§ Supplied data

============

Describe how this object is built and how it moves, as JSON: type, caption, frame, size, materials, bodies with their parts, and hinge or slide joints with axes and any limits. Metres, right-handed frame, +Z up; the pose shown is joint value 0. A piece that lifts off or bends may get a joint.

============

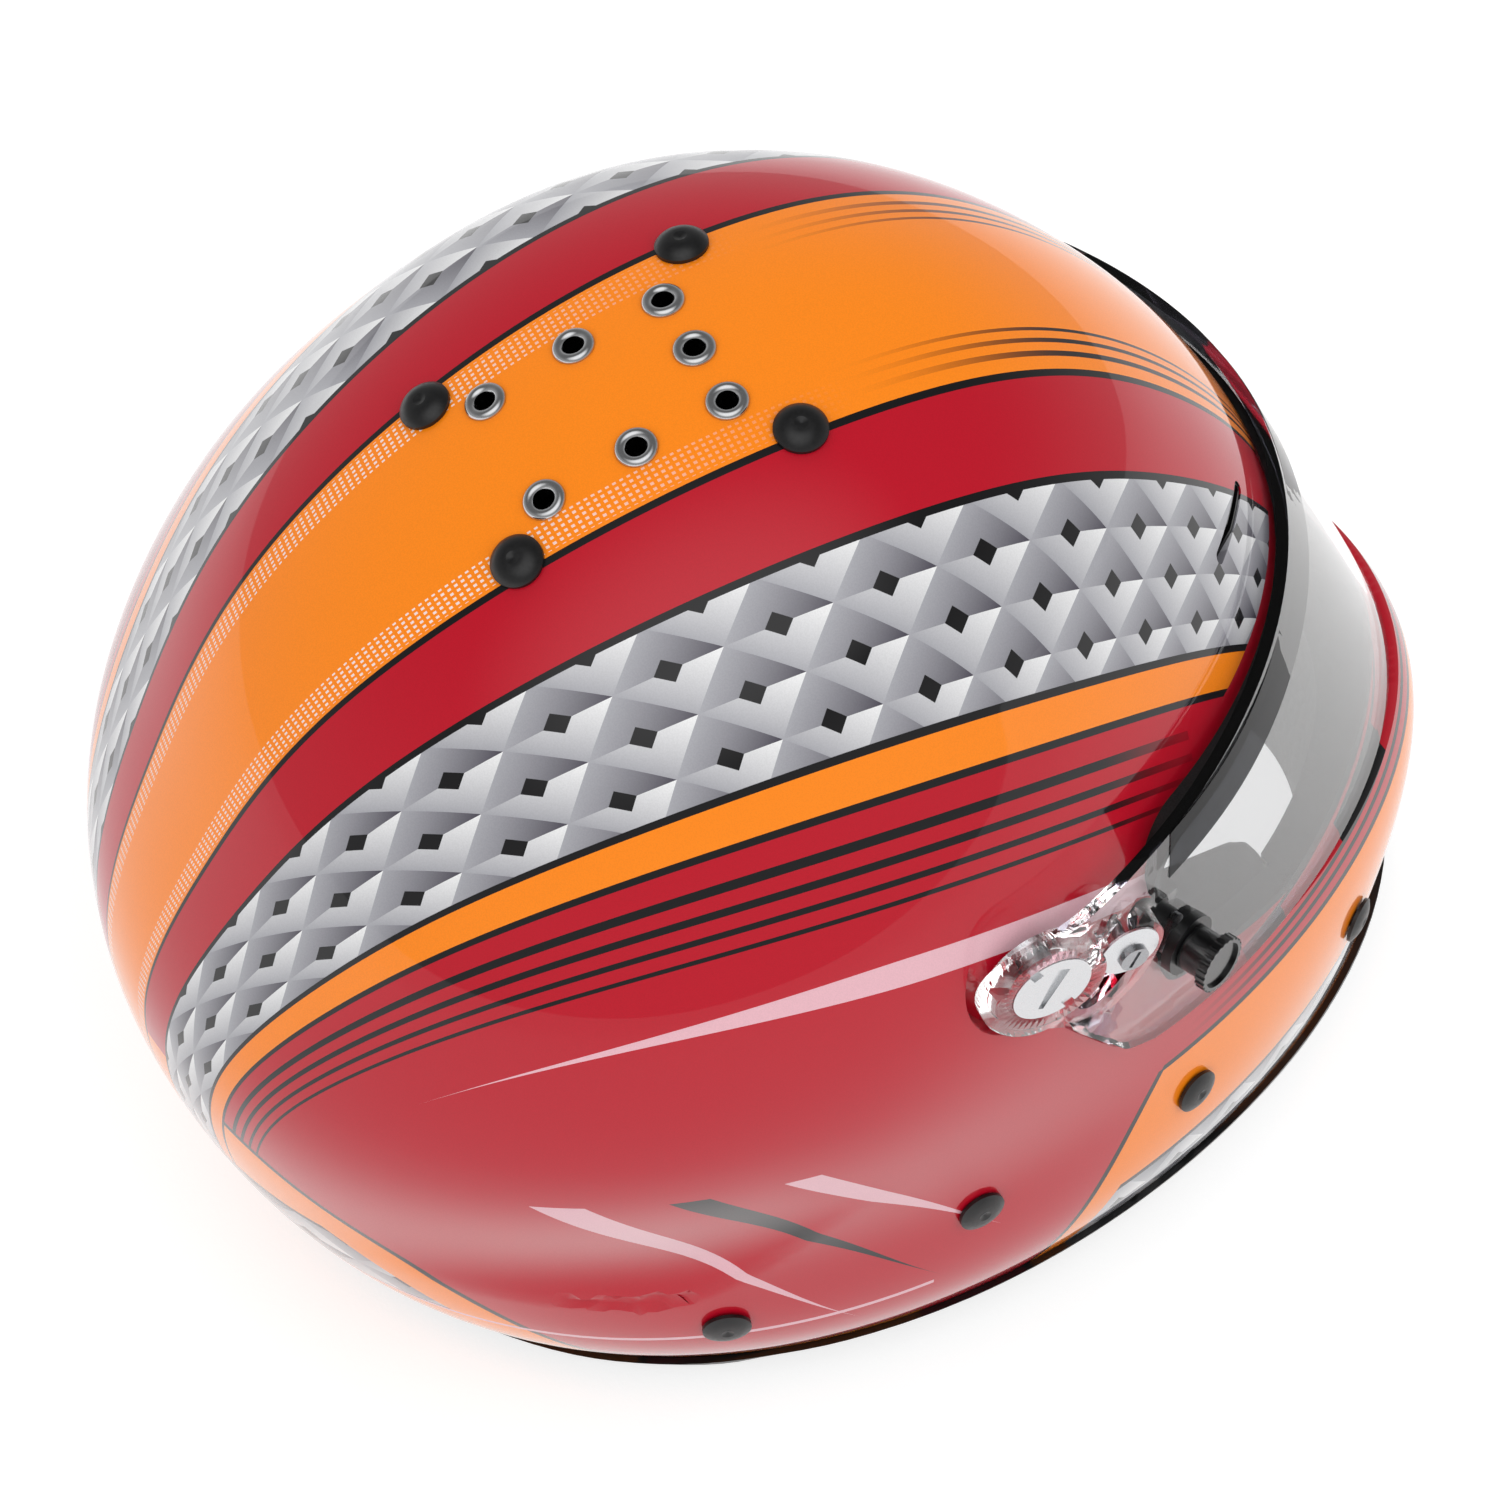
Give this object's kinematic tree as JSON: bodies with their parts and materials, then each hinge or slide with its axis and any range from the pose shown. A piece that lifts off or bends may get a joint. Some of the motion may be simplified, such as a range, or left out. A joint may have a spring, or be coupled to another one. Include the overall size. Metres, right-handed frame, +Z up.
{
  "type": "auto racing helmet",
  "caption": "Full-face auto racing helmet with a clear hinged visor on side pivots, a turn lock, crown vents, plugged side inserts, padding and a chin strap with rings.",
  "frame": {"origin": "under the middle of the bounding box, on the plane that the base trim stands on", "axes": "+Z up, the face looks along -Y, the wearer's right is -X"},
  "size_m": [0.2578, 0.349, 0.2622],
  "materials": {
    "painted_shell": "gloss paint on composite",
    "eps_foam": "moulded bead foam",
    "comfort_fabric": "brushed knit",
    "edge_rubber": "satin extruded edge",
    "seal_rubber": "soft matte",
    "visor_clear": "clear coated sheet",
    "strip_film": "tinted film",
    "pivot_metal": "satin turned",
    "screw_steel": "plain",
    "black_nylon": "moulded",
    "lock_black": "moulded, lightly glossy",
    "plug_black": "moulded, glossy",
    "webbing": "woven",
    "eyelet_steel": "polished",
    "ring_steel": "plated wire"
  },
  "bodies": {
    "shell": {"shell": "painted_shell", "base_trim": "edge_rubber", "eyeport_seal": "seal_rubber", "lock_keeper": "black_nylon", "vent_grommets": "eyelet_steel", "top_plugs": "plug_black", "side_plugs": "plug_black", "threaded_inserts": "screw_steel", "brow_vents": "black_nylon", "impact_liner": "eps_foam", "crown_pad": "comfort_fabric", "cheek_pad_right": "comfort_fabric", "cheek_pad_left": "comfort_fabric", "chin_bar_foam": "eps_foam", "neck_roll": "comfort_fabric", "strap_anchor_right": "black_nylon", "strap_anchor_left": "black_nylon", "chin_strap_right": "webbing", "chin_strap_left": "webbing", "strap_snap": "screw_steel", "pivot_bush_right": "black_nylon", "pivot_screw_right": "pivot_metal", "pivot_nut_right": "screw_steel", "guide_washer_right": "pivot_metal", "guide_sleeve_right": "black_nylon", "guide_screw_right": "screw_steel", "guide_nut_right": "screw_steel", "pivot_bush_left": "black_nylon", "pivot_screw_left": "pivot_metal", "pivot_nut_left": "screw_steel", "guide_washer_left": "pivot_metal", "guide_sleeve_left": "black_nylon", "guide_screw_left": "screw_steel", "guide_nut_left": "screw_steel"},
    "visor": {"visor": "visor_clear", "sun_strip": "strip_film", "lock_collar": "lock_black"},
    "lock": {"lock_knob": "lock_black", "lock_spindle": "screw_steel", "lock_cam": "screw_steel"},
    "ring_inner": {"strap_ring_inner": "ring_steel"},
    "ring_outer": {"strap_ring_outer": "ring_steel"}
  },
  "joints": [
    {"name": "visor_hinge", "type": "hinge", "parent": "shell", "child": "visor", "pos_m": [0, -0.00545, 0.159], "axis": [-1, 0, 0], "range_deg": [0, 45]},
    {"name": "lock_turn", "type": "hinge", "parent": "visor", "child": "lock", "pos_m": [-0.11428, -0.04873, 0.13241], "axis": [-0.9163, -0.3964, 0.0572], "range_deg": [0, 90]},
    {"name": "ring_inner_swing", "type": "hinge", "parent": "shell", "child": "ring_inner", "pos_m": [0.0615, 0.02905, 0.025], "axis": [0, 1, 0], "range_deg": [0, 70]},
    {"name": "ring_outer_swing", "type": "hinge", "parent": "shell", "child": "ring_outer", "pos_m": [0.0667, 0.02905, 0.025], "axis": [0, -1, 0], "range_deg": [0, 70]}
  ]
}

============

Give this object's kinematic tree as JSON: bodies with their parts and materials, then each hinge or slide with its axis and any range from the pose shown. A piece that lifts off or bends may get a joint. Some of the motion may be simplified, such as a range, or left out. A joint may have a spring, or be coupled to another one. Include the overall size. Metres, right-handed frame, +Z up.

============

§ Exercise requirements
Search the data for the word "joints" and copy each line where it appears.

§ Result of this exercise
Describe how this object is built and how it moves, as JSON: type, caption, frame, size, materials, bodies with their parts, and hinge or slide joints with axes and any limits. Metres, right-handed frame, +Z up; the pose shown is joint value 0. A piece that lifts off or bends may get a joint.
  "joints": [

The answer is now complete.